begin DATA
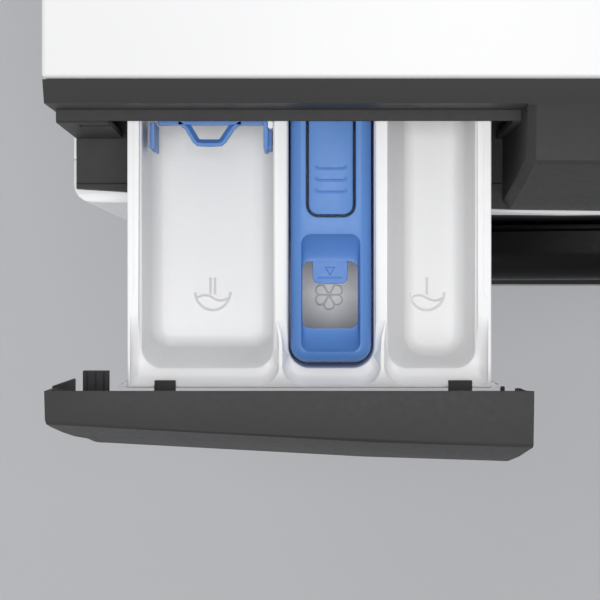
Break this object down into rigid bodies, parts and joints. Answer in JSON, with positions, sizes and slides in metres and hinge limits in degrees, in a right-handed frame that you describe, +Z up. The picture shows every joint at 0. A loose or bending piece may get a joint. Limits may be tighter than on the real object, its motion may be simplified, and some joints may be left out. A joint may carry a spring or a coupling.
{
  "type": "front load washing machine",
  "caption": "Free-standing front-loading washing machine with a sliding detergent drawer, hinged porthole door, belt-driven drum and sprung tub inside a sheet-steel cabinet.",
  "frame": {"origin": "on the floor, under the middle of the machine's box with the drawer standing out 115 mm", "axes": "+Z up, -Y is the front that the user faces, +X is to the user's right"},
  "size_m": [0.6, 0.6646, 0.85],
  "materials": {
    "white_laminate": "white laminate on chipboard",
    "white_enamel": "satin enamel",
    "white_plastic": "fine satin",
    "dark_plastic": "fine grained satin",
    "black_plastic": "polished",
    "blue_plastic": "satin",
    "grey_plastic": "moulded",
    "smoked_glass": "polished, tinted",
    "grey_rubber": "matt",
    "black_rubber": "matt",
    "zinc_steel": "galvanised",
    "stainless": "bright, perforated",
    "aluminium": "as cast",
    "concrete": "cast concrete",
    "green_board": "lacquered board"
  },
  "bodies": {
    "cabinet": {"base_pan": "grey_plastic", "control_board": "green_board", "control_panel": "dark_plastic", "damper_cylinder_left": "black_plastic", "damper_cylinder_right": "black_plastic", "dispenser_hose": "black_rubber", "dispenser_housing": "grey_plastic", "display_window": "smoked_glass", "door_gasket": "grey_rubber", "door_hinge": "zinc_steel", "door_lock": "black_plastic", "drain_pump": "grey_plastic", "foot_1": "black_rubber", "foot_2": "black_rubber", "foot_3": "black_rubber", "foot_4": "black_rubber", "front_panel": "white_enamel", "inlet_valve": "white_plastic", "plinth": "white_enamel", "rear_cover": "zinc_steel", "rear_panel": "zinc_steel", "side_panel_left": "white_enamel", "side_panel_right": "white_enamel", "spring_left": "zinc_steel", "spring_right": "zinc_steel", "sump_hose": "black_rubber", "worktop": "white_laminate"},
    "tub": {"tub_front": "grey_plastic", "tub_rear": "grey_plastic", "counterweight_top": "concrete", "counterweight_front": "concrete", "motor": "zinc_steel", "bearing_front": "zinc_steel", "bearing_rear": "zinc_steel", "heater": "stainless", "damper_rod_left": "zinc_steel", "damper_rod_right": "zinc_steel", "drive_belt": "black_rubber"},
    "drum": {"drum_basket": "stainless", "drum_spider": "aluminium", "drum_pulley": "aluminium", "drum_lifter_1": "grey_plastic", "drum_lifter_2": "grey_plastic", "drum_lifter_3": "grey_plastic"},
    "motor_rotor": {"motor_pulley": "zinc_steel"},
    "door": {"door_outer_ring": "black_plastic", "door_inner_frame": "white_plastic", "door_glass": "smoked_glass"},
    "door_pull": {"door_handle": "black_plastic"},
    "drawer": {"drawer_tray": "white_plastic", "drawer_front": "dark_plastic", "softener_insert": "blue_plastic"},
    "release_tab": {"release_tab": "blue_plastic"},
    "liquid_flap": {"liquid_flap": "blue_plastic"},
    "programme_knob": {"programme_knob": "white_plastic"},
    "start_button": {"start_button": "white_plastic"},
    "option_button_1": {"option_button_1": "grey_plastic"},
    "option_button_2": {"option_button_2": "grey_plastic"},
    "pump_flap": {"pump_flap": "white_plastic"},
    "filter_cap": {"filter_cap": "grey_plastic"}
  },
  "joints": [
    {"name": "tub_suspension", "type": "slide", "parent": "cabinet", "child": "tub", "axis": [0, 0, 1], "range_m": [-0.008, 0.008], "stiffness_N_per_m": 20000, "springref_m": 0.01918, "deforming": ["spring_left", "spring_right", "door_gasket", "dispenser_hose", "sump_hose"]},
    {"name": "drawer_slide", "type": "slide", "parent": "cabinet", "child": "drawer", "axis": [0, -1, 0], "range_m": [-0.115, 0.065]},
    {"name": "release_tab_press", "type": "hinge", "parent": "drawer", "child": "release_tab", "pos_m": [-0.1836, -0.169, 0.8145], "axis": [1, 0, 0], "range_deg": [0, 5], "stiffness_Nm_per_rad": 0.6, "springref_deg": -2.86},
    {"name": "liquid_flap_lift", "type": "hinge", "parent": "drawer", "child": "liquid_flap", "pos_m": [-0.2338, -0.1875, 0.811], "axis": [1, 0, 0], "range_deg": [0, 80]},
    {"name": "door_hinge", "type": "hinge", "parent": "cabinet", "child": "door", "pos_m": [-0.236, -0.233, 0.45], "axis": [0, 0, -1], "range_deg": [0, 150]},
    {"name": "door_pull_hinge", "type": "hinge", "parent": "door", "child": "door_pull", "pos_m": [0.186, -0.246, 0.45], "axis": [0, 0, -1], "range_deg": [0, 15], "stiffness_Nm_per_rad": 0.5, "springref_deg": -5.73},
    {"name": "drum_spin", "type": "hinge", "parent": "tub", "child": "drum", "pos_m": [0, 0, 0.45], "axis": [0, 1, 0], "continuous": true},
    {"name": "motor_spin", "type": "hinge", "parent": "tub", "child": "motor_rotor", "pos_m": [0, 0.227, 0.125], "axis": [0, 1, 0], "continuous": true},
    {"name": "programme_knob_turn", "type": "hinge", "parent": "cabinet", "child": "programme_knob", "pos_m": [0, -0.2166, 0.796], "axis": [0, -1, 0], "continuous": true},
    {"name": "start_button_press", "type": "slide", "parent": "cabinet", "child": "start_button", "axis": [0, 1, 0], "range_m": [0, 0.0015], "stiffness_N_per_m": 400, "springref_m": -0.0015},
    {"name": "option_button_1_press", "type": "slide", "parent": "cabinet", "child": "option_button_1", "axis": [0, 1, 0], "range_m": [0, 0.0015], "stiffness_N_per_m": 400, "springref_m": -0.0015},
    {"name": "option_button_2_press", "type": "slide", "parent": "cabinet", "child": "option_button_2", "axis": [0, 1, 0], "range_m": [0, 0.0015], "stiffness_N_per_m": 400, "springref_m": -0.0015},
    {"name": "pump_flap_hinge", "type": "hinge", "parent": "cabinet", "child": "pump_flap", "pos_m": [0.21, -0.2155, 0.0345], "axis": [1, 0, 0], "range_deg": [0, 95]},
    {"name": "filter_cap_turn", "type": "hinge", "parent": "cabinet", "child": "filter_cap", "pos_m": [0.21, -0.195, 0.0705], "axis": [0, -1, 0], "range_deg": [-90, 0]}
  ],
  "couplings": [
    {"joint": "motor_spin", "follows": "drum_spin", "ratio": 14}
  ]
}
end DATA
Your task is to repeat the data exactly, with nothing left out.

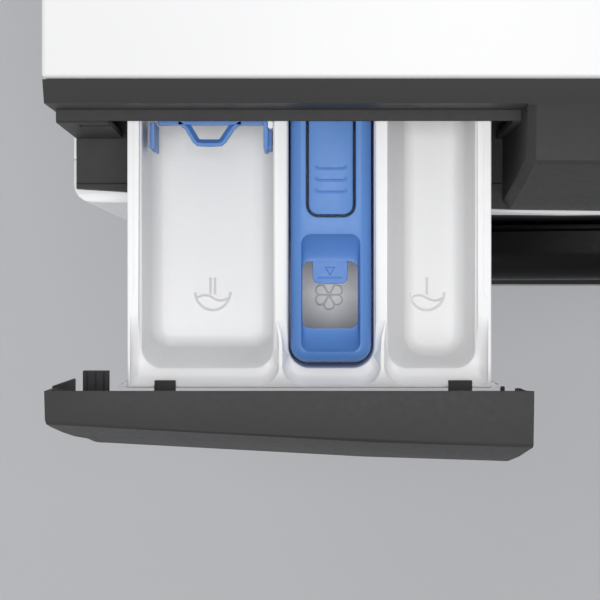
Break this object down into rigid bodies, parts and joints. Answer in JSON, with positions, sizes and slides in metres and hinge limits in degrees, in a right-handed frame that you describe, +Z up. The picture shows every joint at 0. A loose or bending piece may get a joint. Limits may be tighter than on the real object, its motion may be simplified, and some joints may be left out. A joint may carry a spring or a coupling.
{
  "type": "front load washing machine",
  "caption": "Free-standing front-loading washing machine with a sliding detergent drawer, hinged porthole door, belt-driven drum and sprung tub inside a sheet-steel cabinet.",
  "frame": {"origin": "on the floor, under the middle of the machine's box with the drawer standing out 115 mm", "axes": "+Z up, -Y is the front that the user faces, +X is to the user's right"},
  "size_m": [0.6, 0.6646, 0.85],
  "materials": {
    "white_laminate": "white laminate on chipboard",
    "white_enamel": "satin enamel",
    "white_plastic": "fine satin",
    "dark_plastic": "fine grained satin",
    "black_plastic": "polished",
    "blue_plastic": "satin",
    "grey_plastic": "moulded",
    "smoked_glass": "polished, tinted",
    "grey_rubber": "matt",
    "black_rubber": "matt",
    "zinc_steel": "galvanised",
    "stainless": "bright, perforated",
    "aluminium": "as cast",
    "concrete": "cast concrete",
    "green_board": "lacquered board"
  },
  "bodies": {
    "cabinet": {"base_pan": "grey_plastic", "control_board": "green_board", "control_panel": "dark_plastic", "damper_cylinder_left": "black_plastic", "damper_cylinder_right": "black_plastic", "dispenser_hose": "black_rubber", "dispenser_housing": "grey_plastic", "display_window": "smoked_glass", "door_gasket": "grey_rubber", "door_hinge": "zinc_steel", "door_lock": "black_plastic", "drain_pump": "grey_plastic", "foot_1": "black_rubber", "foot_2": "black_rubber", "foot_3": "black_rubber", "foot_4": "black_rubber", "front_panel": "white_enamel", "inlet_valve": "white_plastic", "plinth": "white_enamel", "rear_cover": "zinc_steel", "rear_panel": "zinc_steel", "side_panel_left": "white_enamel", "side_panel_right": "white_enamel", "spring_left": "zinc_steel", "spring_right": "zinc_steel", "sump_hose": "black_rubber", "worktop": "white_laminate"},
    "tub": {"tub_front": "grey_plastic", "tub_rear": "grey_plastic", "counterweight_top": "concrete", "counterweight_front": "concrete", "motor": "zinc_steel", "bearing_front": "zinc_steel", "bearing_rear": "zinc_steel", "heater": "stainless", "damper_rod_left": "zinc_steel", "damper_rod_right": "zinc_steel", "drive_belt": "black_rubber"},
    "drum": {"drum_basket": "stainless", "drum_spider": "aluminium", "drum_pulley": "aluminium", "drum_lifter_1": "grey_plastic", "drum_lifter_2": "grey_plastic", "drum_lifter_3": "grey_plastic"},
    "motor_rotor": {"motor_pulley": "zinc_steel"},
    "door": {"door_outer_ring": "black_plastic", "door_inner_frame": "white_plastic", "door_glass": "smoked_glass"},
    "door_pull": {"door_handle": "black_plastic"},
    "drawer": {"drawer_tray": "white_plastic", "drawer_front": "dark_plastic", "softener_insert": "blue_plastic"},
    "release_tab": {"release_tab": "blue_plastic"},
    "liquid_flap": {"liquid_flap": "blue_plastic"},
    "programme_knob": {"programme_knob": "white_plastic"},
    "start_button": {"start_button": "white_plastic"},
    "option_button_1": {"option_button_1": "grey_plastic"},
    "option_button_2": {"option_button_2": "grey_plastic"},
    "pump_flap": {"pump_flap": "white_plastic"},
    "filter_cap": {"filter_cap": "grey_plastic"}
  },
  "joints": [
    {"name": "tub_suspension", "type": "slide", "parent": "cabinet", "child": "tub", "axis": [0, 0, 1], "range_m": [-0.008, 0.008], "stiffness_N_per_m": 20000, "springref_m": 0.01918, "deforming": ["spring_left", "spring_right", "door_gasket", "dispenser_hose", "sump_hose"]},
    {"name": "drawer_slide", "type": "slide", "parent": "cabinet", "child": "drawer", "axis": [0, -1, 0], "range_m": [-0.115, 0.065]},
    {"name": "release_tab_press", "type": "hinge", "parent": "drawer", "child": "release_tab", "pos_m": [-0.1836, -0.169, 0.8145], "axis": [1, 0, 0], "range_deg": [0, 5], "stiffness_Nm_per_rad": 0.6, "springref_deg": -2.86},
    {"name": "liquid_flap_lift", "type": "hinge", "parent": "drawer", "child": "liquid_flap", "pos_m": [-0.2338, -0.1875, 0.811], "axis": [1, 0, 0], "range_deg": [0, 80]},
    {"name": "door_hinge", "type": "hinge", "parent": "cabinet", "child": "door", "pos_m": [-0.236, -0.233, 0.45], "axis": [0, 0, -1], "range_deg": [0, 150]},
    {"name": "door_pull_hinge", "type": "hinge", "parent": "door", "child": "door_pull", "pos_m": [0.186, -0.246, 0.45], "axis": [0, 0, -1], "range_deg": [0, 15], "stiffness_Nm_per_rad": 0.5, "springref_deg": -5.73},
    {"name": "drum_spin", "type": "hinge", "parent": "tub", "child": "drum", "pos_m": [0, 0, 0.45], "axis": [0, 1, 0], "continuous": true},
    {"name": "motor_spin", "type": "hinge", "parent": "tub", "child": "motor_rotor", "pos_m": [0, 0.227, 0.125], "axis": [0, 1, 0], "continuous": true},
    {"name": "programme_knob_turn", "type": "hinge", "parent": "cabinet", "child": "programme_knob", "pos_m": [0, -0.2166, 0.796], "axis": [0, -1, 0], "continuous": true},
    {"name": "start_button_press", "type": "slide", "parent": "cabinet", "child": "start_button", "axis": [0, 1, 0], "range_m": [0, 0.0015], "stiffness_N_per_m": 400, "springref_m": -0.0015},
    {"name": "option_button_1_press", "type": "slide", "parent": "cabinet", "child": "option_button_1", "axis": [0, 1, 0], "range_m": [0, 0.0015], "stiffness_N_per_m": 400, "springref_m": -0.0015},
    {"name": "option_button_2_press", "type": "slide", "parent": "cabinet", "child": "option_button_2", "axis": [0, 1, 0], "range_m": [0, 0.0015], "stiffness_N_per_m": 400, "springref_m": -0.0015},
    {"name": "pump_flap_hinge", "type": "hinge", "parent": "cabinet", "child": "pump_flap", "pos_m": [0.21, -0.2155, 0.0345], "axis": [1, 0, 0], "range_deg": [0, 95]},
    {"name": "filter_cap_turn", "type": "hinge", "parent": "cabinet", "child": "filter_cap", "pos_m": [0.21, -0.195, 0.0705], "axis": [0, -1, 0], "range_deg": [-90, 0]}
  ],
  "couplings": [
    {"joint": "motor_spin", "follows": "drum_spin", "ratio": 14}
  ]
}